> [Stated goal]: Return the lines below that carry the word "shown".

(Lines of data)
- - -
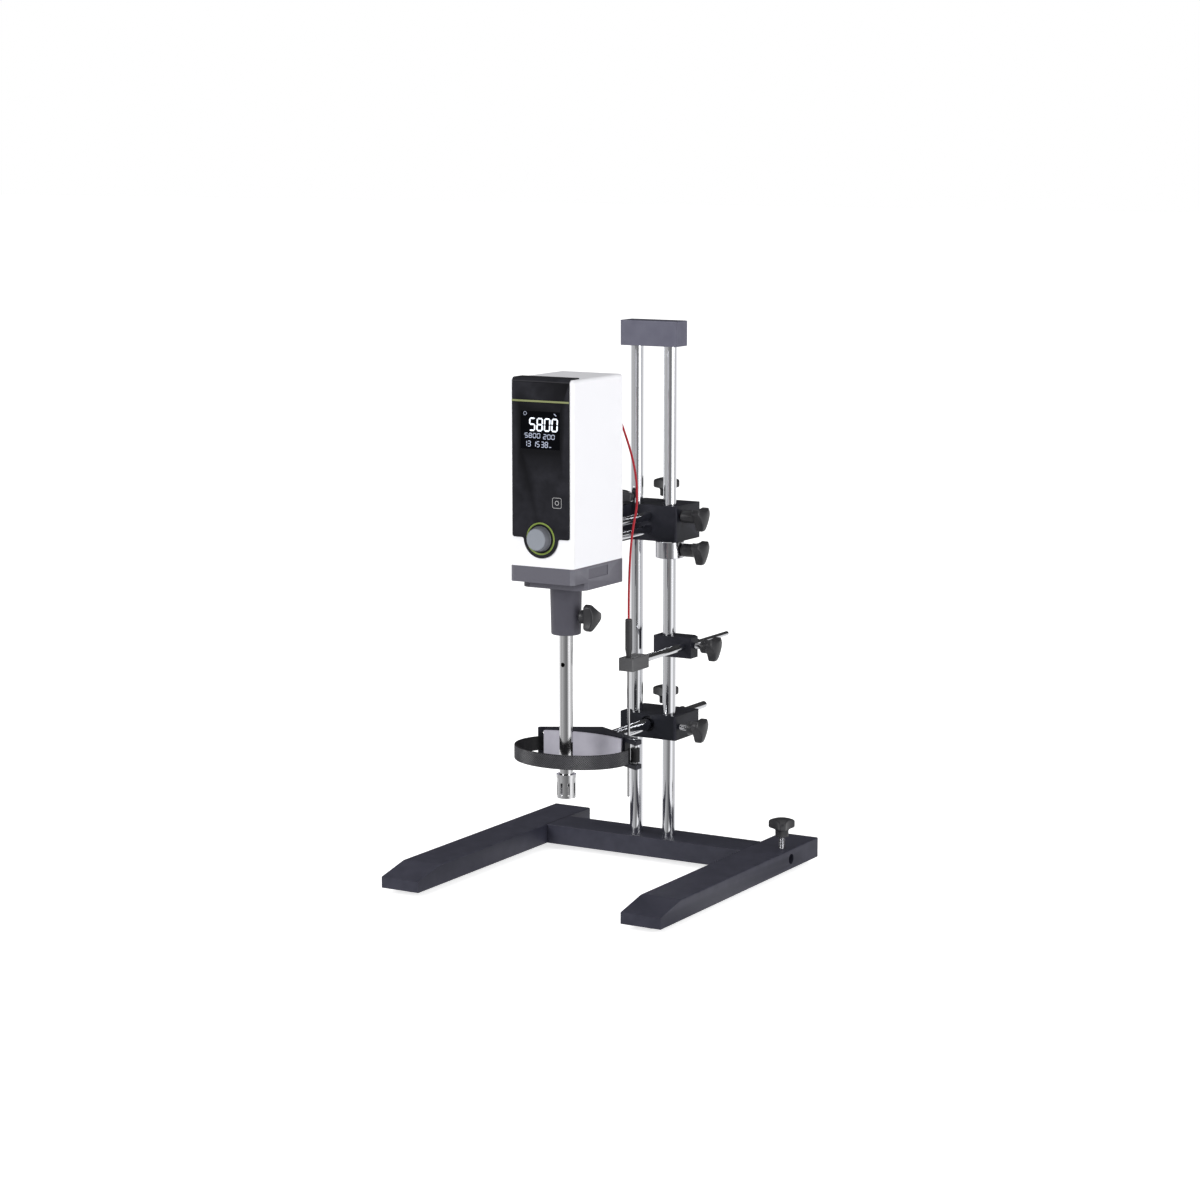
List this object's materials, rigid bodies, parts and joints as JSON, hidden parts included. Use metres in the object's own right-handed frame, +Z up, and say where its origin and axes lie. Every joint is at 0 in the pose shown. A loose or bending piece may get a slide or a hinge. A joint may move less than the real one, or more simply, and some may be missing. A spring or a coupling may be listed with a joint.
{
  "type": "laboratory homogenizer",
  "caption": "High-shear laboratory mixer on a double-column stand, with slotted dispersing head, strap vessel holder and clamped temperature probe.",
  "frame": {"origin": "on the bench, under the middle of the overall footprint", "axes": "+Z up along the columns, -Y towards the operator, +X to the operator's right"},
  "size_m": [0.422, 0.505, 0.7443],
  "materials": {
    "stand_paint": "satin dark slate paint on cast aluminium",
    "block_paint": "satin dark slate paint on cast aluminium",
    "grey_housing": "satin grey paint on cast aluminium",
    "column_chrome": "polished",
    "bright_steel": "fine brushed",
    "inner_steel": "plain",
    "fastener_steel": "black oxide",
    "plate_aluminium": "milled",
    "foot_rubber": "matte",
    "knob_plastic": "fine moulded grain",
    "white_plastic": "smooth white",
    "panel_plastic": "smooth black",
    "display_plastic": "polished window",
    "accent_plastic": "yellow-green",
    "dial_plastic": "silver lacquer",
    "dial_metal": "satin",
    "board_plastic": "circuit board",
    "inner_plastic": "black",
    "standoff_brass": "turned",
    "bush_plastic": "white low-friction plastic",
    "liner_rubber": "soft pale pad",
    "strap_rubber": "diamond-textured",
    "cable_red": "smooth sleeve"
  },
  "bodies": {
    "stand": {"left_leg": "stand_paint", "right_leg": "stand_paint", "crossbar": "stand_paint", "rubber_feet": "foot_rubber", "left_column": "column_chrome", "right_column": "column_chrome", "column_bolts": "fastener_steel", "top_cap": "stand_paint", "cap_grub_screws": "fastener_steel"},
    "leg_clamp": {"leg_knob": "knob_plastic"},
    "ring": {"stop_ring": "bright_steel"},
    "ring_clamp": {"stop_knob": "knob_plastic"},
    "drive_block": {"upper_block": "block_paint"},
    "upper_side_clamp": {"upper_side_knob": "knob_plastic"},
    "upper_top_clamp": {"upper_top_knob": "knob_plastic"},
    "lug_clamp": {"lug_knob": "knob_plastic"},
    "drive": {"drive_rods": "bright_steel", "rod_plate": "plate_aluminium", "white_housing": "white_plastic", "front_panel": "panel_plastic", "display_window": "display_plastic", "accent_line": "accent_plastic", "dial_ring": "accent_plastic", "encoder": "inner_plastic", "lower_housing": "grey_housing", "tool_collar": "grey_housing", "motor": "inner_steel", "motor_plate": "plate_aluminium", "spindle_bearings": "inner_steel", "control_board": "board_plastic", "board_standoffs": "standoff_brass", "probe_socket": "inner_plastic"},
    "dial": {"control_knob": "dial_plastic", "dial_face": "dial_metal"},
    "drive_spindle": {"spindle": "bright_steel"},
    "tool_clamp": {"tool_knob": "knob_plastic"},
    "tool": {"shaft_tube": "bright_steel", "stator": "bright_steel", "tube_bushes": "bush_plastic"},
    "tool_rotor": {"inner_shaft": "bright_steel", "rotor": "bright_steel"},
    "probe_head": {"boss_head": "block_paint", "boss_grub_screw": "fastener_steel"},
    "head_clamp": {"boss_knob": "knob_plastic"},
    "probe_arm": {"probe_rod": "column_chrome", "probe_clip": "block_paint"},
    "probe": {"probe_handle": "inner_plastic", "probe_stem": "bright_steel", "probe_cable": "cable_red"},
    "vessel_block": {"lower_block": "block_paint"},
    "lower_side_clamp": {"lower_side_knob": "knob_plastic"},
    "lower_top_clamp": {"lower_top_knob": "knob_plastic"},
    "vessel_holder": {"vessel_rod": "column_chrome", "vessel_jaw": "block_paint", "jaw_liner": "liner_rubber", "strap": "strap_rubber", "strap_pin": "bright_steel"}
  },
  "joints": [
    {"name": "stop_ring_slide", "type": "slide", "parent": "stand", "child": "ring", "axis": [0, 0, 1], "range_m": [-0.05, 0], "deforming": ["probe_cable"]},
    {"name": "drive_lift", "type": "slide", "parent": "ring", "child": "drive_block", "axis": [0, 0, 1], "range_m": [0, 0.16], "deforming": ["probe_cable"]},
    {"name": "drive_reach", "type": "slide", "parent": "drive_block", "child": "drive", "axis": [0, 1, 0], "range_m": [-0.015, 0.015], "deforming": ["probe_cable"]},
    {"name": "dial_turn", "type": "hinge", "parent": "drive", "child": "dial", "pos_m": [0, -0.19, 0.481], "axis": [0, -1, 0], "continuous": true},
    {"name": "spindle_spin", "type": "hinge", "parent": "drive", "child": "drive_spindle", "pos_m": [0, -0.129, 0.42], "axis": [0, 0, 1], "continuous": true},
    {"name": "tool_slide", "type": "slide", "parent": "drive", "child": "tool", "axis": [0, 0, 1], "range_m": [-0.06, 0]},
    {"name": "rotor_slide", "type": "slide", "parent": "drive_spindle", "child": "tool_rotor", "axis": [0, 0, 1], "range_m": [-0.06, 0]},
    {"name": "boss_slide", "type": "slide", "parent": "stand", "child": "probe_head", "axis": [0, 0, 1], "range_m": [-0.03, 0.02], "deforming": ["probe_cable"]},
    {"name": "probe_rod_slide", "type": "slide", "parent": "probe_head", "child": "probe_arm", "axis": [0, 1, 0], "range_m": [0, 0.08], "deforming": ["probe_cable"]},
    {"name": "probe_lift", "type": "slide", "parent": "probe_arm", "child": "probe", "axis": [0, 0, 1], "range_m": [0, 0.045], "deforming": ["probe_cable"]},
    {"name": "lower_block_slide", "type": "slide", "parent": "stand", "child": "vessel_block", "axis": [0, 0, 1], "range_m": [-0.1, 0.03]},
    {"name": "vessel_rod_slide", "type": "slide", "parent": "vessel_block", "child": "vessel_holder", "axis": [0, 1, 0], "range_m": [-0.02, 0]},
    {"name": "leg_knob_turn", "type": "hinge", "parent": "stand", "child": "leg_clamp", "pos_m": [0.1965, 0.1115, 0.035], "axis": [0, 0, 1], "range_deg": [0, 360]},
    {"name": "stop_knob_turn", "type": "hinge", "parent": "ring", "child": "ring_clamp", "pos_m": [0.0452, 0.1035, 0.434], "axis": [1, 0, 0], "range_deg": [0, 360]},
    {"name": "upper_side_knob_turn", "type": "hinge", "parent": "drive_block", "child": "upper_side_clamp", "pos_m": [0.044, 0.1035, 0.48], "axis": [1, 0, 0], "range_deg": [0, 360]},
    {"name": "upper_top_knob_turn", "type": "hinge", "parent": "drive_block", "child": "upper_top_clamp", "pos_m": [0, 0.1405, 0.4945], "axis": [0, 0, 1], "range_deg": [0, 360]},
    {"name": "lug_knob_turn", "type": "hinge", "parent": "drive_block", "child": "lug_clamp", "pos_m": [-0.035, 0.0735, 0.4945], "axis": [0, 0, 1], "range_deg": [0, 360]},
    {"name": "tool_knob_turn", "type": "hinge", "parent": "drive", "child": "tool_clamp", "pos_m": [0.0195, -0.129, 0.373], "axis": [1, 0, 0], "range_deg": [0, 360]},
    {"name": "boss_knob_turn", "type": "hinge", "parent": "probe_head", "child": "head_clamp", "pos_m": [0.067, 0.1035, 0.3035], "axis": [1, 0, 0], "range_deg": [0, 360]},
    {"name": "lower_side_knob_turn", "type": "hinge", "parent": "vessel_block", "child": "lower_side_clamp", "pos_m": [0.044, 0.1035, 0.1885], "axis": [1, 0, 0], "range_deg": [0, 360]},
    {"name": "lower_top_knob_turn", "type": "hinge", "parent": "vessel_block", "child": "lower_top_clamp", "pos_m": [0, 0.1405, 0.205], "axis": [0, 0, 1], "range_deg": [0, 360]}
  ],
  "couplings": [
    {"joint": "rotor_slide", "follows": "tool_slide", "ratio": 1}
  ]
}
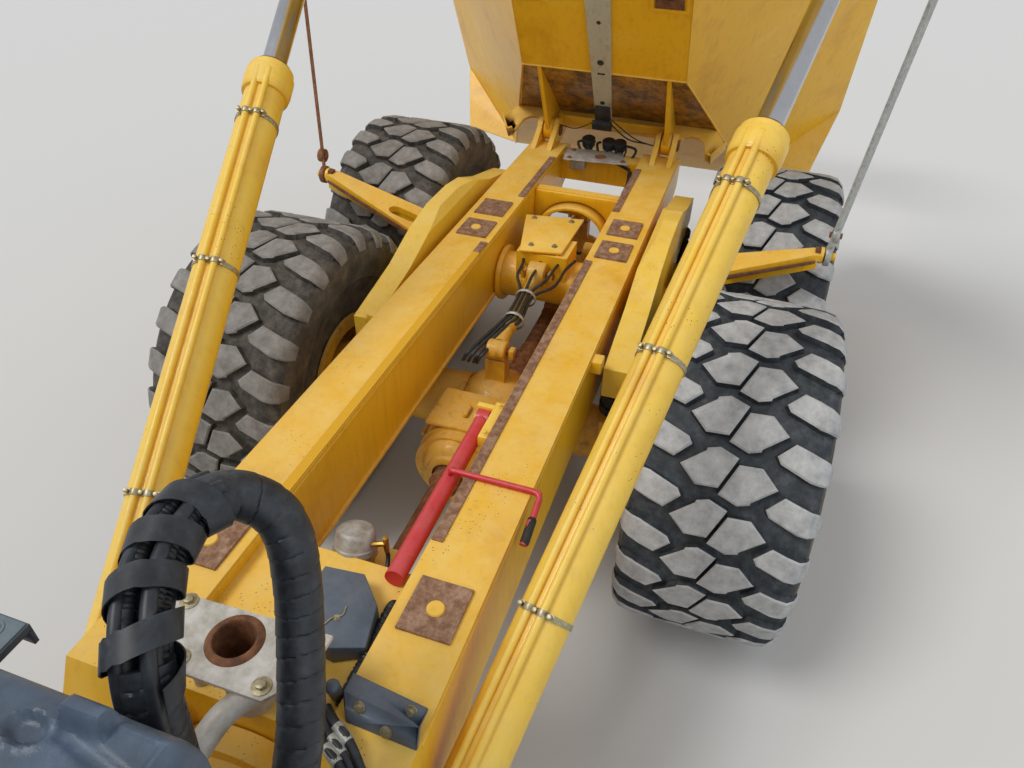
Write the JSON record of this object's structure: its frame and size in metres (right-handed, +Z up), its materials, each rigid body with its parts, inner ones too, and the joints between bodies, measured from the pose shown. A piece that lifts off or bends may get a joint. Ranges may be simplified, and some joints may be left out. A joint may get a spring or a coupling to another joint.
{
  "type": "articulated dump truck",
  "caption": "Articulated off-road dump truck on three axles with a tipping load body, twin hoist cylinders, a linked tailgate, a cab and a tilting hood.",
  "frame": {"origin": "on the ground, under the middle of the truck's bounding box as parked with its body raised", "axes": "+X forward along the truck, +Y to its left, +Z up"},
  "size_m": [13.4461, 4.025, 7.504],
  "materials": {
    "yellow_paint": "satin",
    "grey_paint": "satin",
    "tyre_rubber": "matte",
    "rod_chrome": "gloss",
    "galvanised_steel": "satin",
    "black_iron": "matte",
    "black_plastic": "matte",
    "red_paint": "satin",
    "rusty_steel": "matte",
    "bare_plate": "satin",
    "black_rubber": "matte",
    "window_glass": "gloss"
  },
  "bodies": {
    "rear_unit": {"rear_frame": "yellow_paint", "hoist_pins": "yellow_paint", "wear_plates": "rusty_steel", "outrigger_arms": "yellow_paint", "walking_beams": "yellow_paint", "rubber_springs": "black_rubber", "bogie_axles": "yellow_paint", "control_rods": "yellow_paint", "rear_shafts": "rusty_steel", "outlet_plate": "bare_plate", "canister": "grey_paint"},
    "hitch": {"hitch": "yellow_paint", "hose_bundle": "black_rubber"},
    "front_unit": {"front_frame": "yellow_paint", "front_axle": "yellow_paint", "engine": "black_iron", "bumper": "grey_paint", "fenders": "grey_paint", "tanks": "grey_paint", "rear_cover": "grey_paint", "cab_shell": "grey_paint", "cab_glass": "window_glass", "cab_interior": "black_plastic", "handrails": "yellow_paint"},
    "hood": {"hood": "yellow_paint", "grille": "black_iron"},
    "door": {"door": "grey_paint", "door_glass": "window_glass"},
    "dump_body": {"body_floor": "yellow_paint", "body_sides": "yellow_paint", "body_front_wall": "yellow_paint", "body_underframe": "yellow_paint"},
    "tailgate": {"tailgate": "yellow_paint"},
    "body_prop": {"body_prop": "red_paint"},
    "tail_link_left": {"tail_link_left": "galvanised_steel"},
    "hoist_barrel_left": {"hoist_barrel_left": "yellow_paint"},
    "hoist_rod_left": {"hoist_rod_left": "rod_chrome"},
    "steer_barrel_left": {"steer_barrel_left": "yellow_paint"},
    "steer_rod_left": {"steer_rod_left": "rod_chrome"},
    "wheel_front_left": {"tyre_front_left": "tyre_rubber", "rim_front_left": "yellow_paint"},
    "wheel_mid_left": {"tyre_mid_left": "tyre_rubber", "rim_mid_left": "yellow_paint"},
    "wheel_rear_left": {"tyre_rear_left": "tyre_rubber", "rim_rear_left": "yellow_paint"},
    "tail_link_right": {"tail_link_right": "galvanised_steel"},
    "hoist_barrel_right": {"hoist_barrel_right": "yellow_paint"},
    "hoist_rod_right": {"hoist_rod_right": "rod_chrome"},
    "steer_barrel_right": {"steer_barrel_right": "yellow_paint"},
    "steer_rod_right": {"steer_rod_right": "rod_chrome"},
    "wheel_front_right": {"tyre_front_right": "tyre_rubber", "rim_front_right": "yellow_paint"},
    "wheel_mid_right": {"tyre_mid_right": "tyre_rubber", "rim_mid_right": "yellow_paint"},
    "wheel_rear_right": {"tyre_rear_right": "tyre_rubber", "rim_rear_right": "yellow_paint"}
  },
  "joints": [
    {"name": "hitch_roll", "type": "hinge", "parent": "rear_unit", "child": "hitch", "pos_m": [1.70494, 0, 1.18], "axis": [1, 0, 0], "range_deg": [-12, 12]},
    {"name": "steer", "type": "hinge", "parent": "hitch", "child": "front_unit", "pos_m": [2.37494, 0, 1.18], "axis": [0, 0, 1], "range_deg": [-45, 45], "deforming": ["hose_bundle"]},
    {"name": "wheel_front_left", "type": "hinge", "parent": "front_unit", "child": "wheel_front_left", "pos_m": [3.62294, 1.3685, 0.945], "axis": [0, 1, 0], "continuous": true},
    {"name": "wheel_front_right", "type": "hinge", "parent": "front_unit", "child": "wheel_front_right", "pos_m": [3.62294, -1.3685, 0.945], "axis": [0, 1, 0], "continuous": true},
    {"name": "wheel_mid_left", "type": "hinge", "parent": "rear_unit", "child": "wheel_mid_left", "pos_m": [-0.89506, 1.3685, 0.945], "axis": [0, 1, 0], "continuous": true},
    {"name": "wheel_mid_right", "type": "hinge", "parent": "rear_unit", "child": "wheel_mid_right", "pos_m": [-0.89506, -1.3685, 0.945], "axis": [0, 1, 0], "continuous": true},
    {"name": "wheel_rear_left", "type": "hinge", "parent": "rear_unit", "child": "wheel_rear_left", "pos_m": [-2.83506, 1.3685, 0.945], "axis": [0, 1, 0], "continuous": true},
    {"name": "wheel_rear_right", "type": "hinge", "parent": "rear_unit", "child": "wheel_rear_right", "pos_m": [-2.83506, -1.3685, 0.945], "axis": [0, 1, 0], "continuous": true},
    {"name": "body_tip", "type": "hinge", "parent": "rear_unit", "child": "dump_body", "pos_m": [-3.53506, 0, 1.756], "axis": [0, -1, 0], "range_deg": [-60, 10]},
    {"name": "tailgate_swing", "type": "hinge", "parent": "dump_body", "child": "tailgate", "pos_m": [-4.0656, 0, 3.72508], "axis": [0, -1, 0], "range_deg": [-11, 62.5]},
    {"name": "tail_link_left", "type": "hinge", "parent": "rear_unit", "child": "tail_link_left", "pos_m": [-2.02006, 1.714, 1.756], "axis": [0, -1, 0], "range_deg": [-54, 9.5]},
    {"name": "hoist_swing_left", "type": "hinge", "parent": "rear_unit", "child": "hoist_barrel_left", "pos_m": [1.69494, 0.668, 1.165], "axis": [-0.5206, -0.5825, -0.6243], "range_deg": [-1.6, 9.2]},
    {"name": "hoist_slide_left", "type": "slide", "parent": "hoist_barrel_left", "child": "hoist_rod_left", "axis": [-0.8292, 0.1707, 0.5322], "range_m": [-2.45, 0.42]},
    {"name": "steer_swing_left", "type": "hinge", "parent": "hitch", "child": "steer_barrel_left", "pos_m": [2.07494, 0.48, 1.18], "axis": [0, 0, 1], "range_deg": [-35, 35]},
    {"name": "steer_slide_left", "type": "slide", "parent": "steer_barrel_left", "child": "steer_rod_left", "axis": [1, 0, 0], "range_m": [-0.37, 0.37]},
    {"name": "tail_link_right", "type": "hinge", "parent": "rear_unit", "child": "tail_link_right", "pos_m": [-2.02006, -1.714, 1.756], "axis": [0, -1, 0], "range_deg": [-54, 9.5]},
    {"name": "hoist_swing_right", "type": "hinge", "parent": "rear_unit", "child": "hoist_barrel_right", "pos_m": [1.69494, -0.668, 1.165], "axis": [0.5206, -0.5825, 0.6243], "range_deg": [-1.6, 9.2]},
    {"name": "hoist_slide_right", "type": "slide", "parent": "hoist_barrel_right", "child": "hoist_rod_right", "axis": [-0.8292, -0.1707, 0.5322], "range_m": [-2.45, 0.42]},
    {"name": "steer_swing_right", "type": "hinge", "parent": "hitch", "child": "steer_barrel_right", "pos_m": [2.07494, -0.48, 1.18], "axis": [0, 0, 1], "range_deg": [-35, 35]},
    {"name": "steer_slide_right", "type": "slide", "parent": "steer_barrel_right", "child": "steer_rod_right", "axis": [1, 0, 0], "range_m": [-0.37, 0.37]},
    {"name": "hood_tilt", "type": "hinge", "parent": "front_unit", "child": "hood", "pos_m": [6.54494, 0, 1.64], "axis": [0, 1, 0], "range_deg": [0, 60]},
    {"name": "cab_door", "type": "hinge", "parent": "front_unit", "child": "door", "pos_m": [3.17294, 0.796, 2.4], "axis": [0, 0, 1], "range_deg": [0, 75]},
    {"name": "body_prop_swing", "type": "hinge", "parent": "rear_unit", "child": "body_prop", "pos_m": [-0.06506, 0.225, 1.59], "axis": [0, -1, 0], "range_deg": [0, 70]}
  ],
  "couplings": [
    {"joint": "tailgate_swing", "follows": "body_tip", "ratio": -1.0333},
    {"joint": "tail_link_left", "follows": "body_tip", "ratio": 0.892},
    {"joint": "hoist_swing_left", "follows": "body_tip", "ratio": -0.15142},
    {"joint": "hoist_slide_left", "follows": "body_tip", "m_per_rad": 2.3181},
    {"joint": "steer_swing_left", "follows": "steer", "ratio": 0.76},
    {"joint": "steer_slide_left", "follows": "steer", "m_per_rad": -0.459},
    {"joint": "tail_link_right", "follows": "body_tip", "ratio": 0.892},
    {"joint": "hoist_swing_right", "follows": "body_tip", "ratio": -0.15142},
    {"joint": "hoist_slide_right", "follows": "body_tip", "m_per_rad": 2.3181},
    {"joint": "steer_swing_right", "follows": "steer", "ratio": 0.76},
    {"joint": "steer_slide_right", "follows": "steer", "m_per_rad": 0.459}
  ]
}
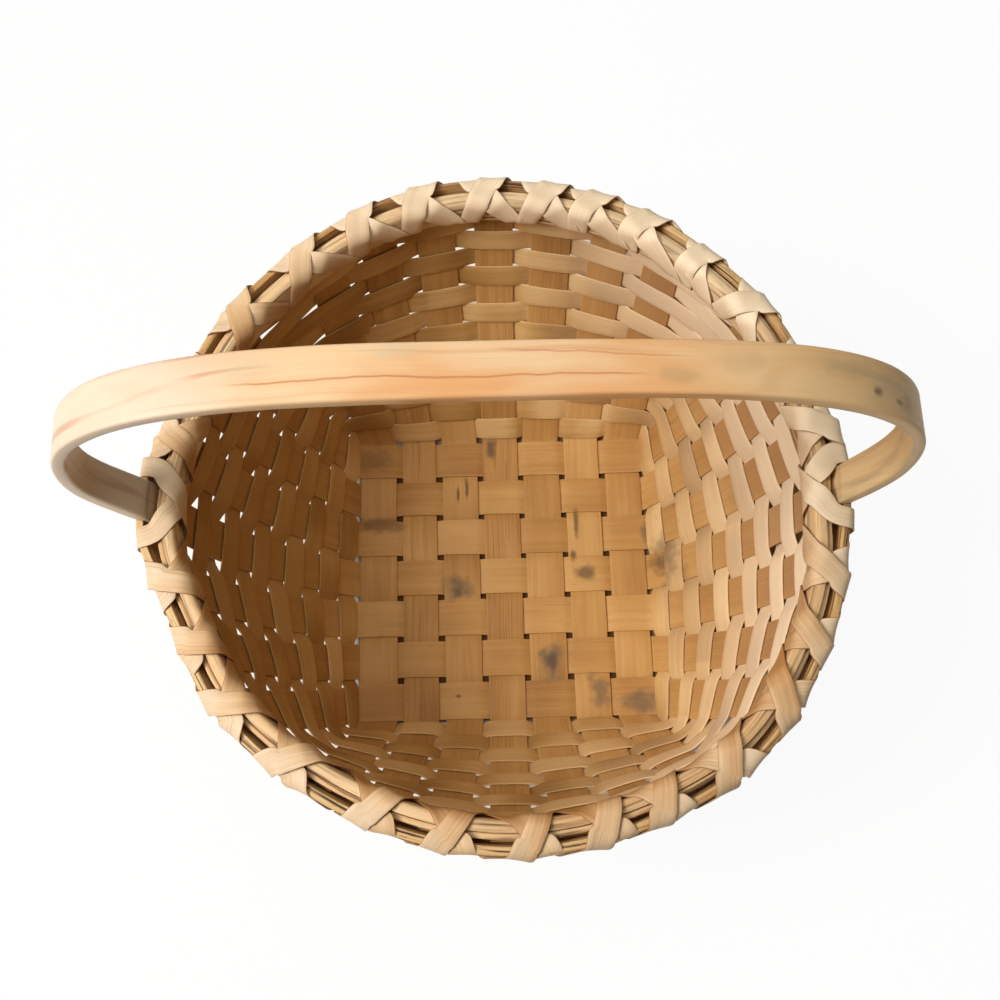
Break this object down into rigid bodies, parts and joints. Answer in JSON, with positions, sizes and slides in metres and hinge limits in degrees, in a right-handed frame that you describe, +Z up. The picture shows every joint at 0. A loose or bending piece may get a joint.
- - -
> [Answer to the problem]:
List this object's materials, rigid bodies, parts and joints as JSON, hidden parts included. Use metres in the object's own right-handed frame, +Z up, and say where its origin and axes lie. Every joint is at 0 in the pose shown. A loose or bending piece may get a slide or a hinge. A joint may move less than the real one, or more simply, and some may be missing. A spring or a coupling may be listed with a joint.
Write the JSON record of this object's structure: its frame and size in metres (right-handed, +Z up), its materials, each rigid body with its parts, inner ones too, and the joints between bodies, measured from the pose shown. A piece that lifts off or bends may get a joint. Ranges may be simplified, and some joints may be left out. A joint may get a spring or a coupling to another joint.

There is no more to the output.